::: Material supplied
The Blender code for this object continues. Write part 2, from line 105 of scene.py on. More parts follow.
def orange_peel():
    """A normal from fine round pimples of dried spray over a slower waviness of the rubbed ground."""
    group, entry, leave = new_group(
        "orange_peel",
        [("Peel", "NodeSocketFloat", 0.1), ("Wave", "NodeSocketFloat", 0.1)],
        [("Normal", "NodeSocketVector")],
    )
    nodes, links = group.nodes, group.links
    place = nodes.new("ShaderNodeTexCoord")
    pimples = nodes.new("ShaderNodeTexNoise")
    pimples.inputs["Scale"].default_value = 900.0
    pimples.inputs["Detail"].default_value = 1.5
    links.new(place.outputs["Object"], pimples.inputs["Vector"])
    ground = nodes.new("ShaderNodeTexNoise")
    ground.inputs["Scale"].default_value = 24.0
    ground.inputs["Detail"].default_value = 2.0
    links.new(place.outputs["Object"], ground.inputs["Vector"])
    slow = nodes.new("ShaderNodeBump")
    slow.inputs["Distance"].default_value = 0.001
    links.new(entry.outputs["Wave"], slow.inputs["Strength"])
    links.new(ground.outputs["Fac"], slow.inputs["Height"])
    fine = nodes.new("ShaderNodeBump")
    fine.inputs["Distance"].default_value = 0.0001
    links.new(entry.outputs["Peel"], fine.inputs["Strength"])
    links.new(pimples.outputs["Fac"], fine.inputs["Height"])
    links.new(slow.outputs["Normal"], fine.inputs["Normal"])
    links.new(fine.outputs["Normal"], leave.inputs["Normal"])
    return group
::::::
::: Material supplied
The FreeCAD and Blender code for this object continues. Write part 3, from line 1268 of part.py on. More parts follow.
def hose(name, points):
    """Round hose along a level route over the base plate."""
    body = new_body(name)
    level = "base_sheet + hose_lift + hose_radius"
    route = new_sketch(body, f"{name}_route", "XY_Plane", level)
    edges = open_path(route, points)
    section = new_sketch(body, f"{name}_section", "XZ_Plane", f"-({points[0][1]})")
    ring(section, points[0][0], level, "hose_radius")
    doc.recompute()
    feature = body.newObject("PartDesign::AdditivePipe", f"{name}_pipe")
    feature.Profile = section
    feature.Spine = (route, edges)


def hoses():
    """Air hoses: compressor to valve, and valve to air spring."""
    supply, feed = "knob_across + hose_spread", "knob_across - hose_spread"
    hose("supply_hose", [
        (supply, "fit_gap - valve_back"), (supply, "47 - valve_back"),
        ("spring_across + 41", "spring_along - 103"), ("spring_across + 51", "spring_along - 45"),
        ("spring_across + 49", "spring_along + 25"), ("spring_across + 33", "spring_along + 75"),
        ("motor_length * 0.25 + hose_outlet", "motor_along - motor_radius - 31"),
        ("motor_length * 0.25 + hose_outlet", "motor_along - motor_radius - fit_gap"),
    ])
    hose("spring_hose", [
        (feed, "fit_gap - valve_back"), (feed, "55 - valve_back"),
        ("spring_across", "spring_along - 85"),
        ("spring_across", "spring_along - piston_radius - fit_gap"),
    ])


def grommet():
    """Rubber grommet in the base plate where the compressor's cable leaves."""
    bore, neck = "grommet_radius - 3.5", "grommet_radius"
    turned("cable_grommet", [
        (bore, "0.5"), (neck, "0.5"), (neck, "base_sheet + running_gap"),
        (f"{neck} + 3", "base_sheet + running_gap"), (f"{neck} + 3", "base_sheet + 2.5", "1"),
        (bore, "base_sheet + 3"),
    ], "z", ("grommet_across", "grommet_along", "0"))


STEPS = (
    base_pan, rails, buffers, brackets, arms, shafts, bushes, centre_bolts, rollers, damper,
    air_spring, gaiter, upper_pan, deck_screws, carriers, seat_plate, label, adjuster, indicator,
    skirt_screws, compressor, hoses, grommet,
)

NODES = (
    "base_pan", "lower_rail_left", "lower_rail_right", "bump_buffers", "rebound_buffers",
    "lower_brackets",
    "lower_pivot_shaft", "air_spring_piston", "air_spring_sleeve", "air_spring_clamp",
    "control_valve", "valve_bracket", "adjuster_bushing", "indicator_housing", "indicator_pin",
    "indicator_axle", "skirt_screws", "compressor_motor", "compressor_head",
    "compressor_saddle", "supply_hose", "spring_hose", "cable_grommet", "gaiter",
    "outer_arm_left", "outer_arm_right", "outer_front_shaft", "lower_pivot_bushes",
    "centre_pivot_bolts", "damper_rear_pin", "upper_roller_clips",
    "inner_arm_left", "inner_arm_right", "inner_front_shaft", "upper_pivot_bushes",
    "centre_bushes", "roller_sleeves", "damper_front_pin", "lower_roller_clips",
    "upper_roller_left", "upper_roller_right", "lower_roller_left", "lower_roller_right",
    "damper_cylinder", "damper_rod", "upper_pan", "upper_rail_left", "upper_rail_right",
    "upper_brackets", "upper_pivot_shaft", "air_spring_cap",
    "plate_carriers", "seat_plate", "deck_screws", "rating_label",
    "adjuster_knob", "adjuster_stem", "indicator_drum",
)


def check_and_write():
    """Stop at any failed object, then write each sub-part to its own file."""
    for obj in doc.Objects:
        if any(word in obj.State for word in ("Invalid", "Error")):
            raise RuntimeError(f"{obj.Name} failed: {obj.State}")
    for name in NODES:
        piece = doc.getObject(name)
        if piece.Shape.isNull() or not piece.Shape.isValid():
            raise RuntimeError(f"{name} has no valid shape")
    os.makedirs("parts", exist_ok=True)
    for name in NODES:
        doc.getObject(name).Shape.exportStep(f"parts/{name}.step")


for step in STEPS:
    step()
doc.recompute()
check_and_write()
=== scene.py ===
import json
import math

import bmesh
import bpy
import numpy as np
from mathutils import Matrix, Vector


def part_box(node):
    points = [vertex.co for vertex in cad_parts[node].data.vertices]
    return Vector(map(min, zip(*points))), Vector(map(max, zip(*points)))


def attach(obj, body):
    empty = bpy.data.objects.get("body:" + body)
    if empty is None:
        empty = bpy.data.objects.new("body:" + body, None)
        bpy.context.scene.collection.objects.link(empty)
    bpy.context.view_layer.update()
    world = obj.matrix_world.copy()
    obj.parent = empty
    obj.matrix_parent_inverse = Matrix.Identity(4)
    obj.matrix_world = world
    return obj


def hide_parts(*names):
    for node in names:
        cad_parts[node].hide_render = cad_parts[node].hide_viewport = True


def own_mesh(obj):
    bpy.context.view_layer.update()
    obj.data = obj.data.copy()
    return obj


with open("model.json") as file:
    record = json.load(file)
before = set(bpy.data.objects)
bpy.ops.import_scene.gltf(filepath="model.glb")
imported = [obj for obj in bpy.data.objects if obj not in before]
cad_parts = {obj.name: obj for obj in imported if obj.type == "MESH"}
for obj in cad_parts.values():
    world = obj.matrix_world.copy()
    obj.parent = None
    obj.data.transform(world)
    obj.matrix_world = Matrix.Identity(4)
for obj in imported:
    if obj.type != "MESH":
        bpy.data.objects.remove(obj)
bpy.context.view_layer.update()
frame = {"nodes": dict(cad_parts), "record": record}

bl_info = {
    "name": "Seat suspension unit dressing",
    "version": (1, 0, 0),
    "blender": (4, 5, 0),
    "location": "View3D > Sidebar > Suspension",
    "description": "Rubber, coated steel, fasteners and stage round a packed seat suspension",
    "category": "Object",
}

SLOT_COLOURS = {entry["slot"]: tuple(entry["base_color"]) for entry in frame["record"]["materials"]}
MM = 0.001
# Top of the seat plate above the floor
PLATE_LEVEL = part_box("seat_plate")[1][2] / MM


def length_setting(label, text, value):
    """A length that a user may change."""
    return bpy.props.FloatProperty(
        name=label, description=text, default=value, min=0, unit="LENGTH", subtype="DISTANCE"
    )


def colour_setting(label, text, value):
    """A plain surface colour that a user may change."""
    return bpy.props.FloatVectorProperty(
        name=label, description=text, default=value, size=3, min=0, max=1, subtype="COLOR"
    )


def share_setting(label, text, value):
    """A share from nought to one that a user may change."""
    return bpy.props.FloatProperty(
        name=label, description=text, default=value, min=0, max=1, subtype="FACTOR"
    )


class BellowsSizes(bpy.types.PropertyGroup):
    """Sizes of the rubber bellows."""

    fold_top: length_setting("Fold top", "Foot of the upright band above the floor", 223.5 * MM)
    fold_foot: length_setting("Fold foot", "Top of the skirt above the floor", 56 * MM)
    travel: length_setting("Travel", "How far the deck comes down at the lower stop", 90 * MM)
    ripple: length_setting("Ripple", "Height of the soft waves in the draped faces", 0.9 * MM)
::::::
::: Material supplied
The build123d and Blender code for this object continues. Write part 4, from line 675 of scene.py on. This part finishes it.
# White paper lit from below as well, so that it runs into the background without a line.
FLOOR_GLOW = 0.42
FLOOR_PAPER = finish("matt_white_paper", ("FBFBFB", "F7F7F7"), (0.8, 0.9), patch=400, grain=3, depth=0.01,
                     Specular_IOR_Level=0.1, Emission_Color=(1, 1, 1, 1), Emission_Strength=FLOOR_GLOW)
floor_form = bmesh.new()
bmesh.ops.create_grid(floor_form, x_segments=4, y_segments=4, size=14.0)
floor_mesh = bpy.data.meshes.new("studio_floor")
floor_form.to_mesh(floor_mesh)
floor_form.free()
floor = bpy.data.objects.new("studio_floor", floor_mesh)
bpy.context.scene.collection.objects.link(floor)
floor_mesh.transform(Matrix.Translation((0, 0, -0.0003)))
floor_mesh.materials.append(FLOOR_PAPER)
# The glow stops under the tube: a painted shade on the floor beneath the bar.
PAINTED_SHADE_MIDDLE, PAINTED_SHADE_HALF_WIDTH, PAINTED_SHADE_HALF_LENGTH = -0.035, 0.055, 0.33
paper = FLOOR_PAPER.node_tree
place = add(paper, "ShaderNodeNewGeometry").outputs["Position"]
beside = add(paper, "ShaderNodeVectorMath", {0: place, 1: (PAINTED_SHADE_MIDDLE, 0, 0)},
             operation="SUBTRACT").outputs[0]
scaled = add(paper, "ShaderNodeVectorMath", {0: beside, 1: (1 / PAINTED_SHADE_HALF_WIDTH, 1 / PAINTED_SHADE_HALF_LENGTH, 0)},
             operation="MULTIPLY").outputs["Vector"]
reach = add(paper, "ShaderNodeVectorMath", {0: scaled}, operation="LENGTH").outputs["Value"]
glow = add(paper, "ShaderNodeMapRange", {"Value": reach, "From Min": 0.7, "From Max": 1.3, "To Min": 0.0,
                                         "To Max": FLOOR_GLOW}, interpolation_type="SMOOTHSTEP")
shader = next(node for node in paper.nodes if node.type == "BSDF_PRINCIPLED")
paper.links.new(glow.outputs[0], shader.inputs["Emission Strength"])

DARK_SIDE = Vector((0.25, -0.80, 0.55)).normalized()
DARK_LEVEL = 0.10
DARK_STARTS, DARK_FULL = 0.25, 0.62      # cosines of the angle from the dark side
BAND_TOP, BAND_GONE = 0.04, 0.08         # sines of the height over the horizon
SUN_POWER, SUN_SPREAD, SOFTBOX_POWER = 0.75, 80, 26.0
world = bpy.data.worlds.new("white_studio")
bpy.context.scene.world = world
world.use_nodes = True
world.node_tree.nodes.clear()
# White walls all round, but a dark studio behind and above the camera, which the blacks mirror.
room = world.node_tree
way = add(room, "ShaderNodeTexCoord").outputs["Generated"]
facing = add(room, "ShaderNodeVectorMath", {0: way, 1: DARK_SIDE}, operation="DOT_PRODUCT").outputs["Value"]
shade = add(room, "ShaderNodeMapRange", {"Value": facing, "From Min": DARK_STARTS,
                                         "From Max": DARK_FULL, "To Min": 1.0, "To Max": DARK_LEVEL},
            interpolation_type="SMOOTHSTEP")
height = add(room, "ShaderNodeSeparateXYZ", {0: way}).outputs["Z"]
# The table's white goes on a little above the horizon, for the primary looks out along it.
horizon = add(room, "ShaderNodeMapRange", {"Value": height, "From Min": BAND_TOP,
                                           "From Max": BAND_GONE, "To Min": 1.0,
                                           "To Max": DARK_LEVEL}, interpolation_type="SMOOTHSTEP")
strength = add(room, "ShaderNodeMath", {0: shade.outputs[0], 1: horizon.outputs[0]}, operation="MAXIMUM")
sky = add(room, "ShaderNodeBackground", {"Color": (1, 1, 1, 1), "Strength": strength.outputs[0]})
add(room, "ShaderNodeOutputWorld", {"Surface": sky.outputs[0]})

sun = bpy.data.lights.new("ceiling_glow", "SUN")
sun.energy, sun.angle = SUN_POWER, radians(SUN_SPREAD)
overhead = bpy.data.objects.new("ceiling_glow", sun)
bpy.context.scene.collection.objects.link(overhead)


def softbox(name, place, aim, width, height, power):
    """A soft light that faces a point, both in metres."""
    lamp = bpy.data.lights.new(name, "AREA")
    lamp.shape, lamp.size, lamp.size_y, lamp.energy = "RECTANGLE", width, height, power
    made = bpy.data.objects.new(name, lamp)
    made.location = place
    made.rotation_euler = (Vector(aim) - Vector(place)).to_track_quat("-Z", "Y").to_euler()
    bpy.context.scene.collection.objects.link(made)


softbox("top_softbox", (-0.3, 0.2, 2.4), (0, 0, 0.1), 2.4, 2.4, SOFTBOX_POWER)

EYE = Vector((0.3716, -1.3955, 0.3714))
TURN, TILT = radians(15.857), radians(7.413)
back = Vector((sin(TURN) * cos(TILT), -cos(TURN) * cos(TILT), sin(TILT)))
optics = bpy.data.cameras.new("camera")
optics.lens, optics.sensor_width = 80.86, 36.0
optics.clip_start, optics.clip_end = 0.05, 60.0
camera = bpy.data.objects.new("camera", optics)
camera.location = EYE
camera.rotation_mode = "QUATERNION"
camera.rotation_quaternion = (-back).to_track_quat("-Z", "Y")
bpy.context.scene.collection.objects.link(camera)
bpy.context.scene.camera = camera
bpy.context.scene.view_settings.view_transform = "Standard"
::::::
▶ **Exercise description**
Your output shall consist solely of the lines from the line with "The Blender code" to the line with "return group", reproduced exactly, both ends included.

▶ **Task response**
The Blender code for this object continues. Write part 2, from line 105 of scene.py on. More parts follow.
def orange_peel():
    """A normal from fine round pimples of dried spray over a slower waviness of the rubbed ground."""
    group, entry, leave = new_group(
        "orange_peel",
        [("Peel", "NodeSocketFloat", 0.1), ("Wave", "NodeSocketFloat", 0.1)],
        [("Normal", "NodeSocketVector")],
    )
    nodes, links = group.nodes, group.links
    place = nodes.new("ShaderNodeTexCoord")
    pimples = nodes.new("ShaderNodeTexNoise")
    pimples.inputs["Scale"].default_value = 900.0
    pimples.inputs["Detail"].default_value = 1.5
    links.new(place.outputs["Object"], pimples.inputs["Vector"])
    ground = nodes.new("ShaderNodeTexNoise")
    ground.inputs["Scale"].default_value = 24.0
    ground.inputs["Detail"].default_value = 2.0
    links.new(place.outputs["Object"], ground.inputs["Vector"])
    slow = nodes.new("ShaderNodeBump")
    slow.inputs["Distance"].default_value = 0.001
    links.new(entry.outputs["Wave"], slow.inputs["Strength"])
    links.new(ground.outputs["Fac"], slow.inputs["Height"])
    fine = nodes.new("ShaderNodeBump")
    fine.inputs["Distance"].default_value = 0.0001
    links.new(entry.outputs["Peel"], fine.inputs["Strength"])
    links.new(pimples.outputs["Fac"], fine.inputs["Height"])
    links.new(slow.outputs["Normal"], fine.inputs["Normal"])
    links.new(fine.outputs["Normal"], leave.inputs["Normal"])
    return group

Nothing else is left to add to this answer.